POST TIME: 4 November, 2019 00:00 00 AM / LAST MODIFIED: 4 November, 2019 12:38:16 AM
Encourage eyes and blood donation

Encourage eyes and blood donation

While many educated and progressive minded people in Bangladesh donate their eyes posthumously, there are countless who are bound by a set of rigid notions and feel that donating body parts after death is tantamount to sacrilege. However, such notions need to be discarded because by donating eyes and other parts, which can help living persons with ailments live better, the core values of humanity can be served. In the same manner, donating of blood has to be popularized too, especially among the young. There is a misconception, sometimes propagated and reinforced by those harbouring bigoted ideas, that by donating blood, a person becomes weak.  Nothing can be furthest from the truth because when blood is donated, new cells develop, which contribute to healthy physical format. The country faced a high demand for blood during the dengue epidemic and since doctors have warned that the mosquito-borne disease is an all the year round threat, blood collection should also be carried out throughout the year. But first, we need to overcome the unnecessary fear or phobia that people have over blood or eye donation. In the cities, many donate blood voluntarily; campaigns have to be carried out in the villages so people feel a desire to come forward to donate blood.

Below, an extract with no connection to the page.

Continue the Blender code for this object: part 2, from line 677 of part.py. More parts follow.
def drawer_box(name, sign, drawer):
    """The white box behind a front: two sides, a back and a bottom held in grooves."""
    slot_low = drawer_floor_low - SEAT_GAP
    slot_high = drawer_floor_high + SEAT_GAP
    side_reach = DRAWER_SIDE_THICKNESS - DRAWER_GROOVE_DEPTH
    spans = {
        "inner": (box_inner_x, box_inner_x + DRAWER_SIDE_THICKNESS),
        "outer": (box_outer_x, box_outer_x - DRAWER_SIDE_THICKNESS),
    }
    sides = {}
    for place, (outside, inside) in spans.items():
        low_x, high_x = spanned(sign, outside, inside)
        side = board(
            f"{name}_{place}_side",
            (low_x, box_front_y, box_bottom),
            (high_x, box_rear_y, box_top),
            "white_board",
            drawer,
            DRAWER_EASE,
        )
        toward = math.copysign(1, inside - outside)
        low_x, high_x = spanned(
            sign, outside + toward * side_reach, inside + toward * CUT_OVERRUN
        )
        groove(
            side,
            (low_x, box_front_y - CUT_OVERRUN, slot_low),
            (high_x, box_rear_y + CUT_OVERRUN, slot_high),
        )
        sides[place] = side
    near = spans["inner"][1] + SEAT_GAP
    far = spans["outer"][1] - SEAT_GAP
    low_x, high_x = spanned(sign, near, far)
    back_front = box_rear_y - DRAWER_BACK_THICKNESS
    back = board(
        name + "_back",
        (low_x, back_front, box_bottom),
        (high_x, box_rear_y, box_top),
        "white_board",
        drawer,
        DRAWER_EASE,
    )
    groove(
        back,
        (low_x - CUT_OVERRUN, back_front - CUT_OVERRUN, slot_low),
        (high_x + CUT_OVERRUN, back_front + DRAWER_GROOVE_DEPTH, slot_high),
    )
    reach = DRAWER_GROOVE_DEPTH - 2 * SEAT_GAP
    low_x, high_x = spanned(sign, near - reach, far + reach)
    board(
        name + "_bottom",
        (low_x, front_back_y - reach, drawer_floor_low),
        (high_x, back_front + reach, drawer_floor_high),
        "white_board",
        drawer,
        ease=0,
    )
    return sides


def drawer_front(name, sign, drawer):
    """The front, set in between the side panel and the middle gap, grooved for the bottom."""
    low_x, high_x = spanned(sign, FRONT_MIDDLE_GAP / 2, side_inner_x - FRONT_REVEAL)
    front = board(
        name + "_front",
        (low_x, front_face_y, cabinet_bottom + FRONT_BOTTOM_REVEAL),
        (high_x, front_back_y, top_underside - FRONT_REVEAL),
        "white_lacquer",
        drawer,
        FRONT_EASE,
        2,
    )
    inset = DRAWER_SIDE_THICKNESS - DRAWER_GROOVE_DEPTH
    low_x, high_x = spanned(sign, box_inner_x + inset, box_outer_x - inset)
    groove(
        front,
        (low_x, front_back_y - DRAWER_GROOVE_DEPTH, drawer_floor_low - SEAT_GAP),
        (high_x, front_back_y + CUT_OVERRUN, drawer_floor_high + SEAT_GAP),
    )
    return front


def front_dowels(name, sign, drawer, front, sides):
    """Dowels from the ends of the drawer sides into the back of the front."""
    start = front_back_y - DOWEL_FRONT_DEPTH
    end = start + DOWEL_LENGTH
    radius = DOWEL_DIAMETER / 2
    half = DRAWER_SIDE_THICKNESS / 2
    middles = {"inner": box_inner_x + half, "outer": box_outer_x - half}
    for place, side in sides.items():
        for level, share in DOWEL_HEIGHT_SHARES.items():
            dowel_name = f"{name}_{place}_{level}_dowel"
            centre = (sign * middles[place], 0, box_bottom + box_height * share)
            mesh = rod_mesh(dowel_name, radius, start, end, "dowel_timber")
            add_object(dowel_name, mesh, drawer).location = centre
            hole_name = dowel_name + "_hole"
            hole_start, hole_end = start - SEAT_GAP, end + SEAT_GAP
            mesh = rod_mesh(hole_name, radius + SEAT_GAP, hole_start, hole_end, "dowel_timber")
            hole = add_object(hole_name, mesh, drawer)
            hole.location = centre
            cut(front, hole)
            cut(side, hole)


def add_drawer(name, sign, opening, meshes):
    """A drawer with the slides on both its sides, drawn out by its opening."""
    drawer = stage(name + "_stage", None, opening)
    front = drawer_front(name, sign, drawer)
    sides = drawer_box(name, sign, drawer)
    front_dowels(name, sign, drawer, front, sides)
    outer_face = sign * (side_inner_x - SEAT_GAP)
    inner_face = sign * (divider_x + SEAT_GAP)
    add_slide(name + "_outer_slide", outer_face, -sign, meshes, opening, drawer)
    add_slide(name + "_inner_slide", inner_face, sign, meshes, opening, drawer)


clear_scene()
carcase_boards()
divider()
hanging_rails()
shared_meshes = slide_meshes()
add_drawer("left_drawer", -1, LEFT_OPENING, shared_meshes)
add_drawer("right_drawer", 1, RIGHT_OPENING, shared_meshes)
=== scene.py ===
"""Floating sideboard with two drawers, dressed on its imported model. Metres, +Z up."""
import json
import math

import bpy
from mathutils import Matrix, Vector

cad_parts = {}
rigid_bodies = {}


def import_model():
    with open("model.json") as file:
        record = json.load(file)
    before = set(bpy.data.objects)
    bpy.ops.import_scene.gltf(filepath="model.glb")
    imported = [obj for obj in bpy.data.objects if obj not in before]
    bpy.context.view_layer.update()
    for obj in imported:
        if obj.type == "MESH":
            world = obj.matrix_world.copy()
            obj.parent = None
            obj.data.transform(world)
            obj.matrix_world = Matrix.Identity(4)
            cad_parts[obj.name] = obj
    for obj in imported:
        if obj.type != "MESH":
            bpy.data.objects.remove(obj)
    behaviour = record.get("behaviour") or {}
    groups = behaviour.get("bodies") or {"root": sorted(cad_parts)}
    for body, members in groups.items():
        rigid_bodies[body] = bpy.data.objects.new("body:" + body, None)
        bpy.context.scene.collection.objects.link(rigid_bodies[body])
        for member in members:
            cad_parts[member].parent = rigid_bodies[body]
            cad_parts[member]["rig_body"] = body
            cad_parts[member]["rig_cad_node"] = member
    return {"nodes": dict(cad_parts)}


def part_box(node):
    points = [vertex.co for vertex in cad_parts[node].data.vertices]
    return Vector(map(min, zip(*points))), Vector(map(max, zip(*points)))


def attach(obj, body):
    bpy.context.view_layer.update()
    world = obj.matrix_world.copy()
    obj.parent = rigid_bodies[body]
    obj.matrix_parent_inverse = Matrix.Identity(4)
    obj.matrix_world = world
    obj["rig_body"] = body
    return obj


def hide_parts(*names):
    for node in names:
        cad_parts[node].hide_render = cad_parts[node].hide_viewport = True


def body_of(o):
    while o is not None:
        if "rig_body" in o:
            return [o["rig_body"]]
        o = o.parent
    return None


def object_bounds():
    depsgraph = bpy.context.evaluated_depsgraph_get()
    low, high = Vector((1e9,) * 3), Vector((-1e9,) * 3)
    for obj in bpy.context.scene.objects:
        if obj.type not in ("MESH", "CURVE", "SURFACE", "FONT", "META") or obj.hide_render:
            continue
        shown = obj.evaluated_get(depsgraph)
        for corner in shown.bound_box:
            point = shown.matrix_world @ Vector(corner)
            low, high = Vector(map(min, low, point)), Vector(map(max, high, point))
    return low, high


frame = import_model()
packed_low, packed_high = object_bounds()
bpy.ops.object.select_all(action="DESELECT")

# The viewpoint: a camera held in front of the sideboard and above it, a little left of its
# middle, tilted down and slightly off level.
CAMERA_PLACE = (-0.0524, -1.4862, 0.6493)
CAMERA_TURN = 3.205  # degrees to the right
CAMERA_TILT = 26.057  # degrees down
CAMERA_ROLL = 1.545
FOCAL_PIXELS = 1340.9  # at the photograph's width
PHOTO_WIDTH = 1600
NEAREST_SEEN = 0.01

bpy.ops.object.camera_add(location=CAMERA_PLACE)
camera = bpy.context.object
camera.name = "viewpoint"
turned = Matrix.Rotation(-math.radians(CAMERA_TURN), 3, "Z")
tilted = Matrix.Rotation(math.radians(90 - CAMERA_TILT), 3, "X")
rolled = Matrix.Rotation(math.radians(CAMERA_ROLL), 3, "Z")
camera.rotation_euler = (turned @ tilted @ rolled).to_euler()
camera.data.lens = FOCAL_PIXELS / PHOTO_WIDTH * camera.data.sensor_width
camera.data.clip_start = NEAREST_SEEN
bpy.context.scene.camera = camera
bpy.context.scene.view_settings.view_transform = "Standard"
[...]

To popularise such acts, incentives may also be given and rural schools can be set up with blood donation programmes, intertwined with maternal health plus family planning sessions. At the same time, posthumous donation of eyes needs to be encouraged, with help from religious clerics and village moulanas. The main impediment to donating body parts after death is the feeling among relatives of the deceased that such acts defile the sanctity of the dead person. Many educated people also avoid handing over their eyes feeling that this is forbidden by religion.

People need to be made aware that once the eyes are given, they can provide vision for another human being – a humane act which carries all the benevolent virtues taught to us by faith. To make blood and eye donation a success the wholehearted support from the community of imams is essential. The government can rope in the ministry of religious affairs to take the programmes into madrasas and mosques.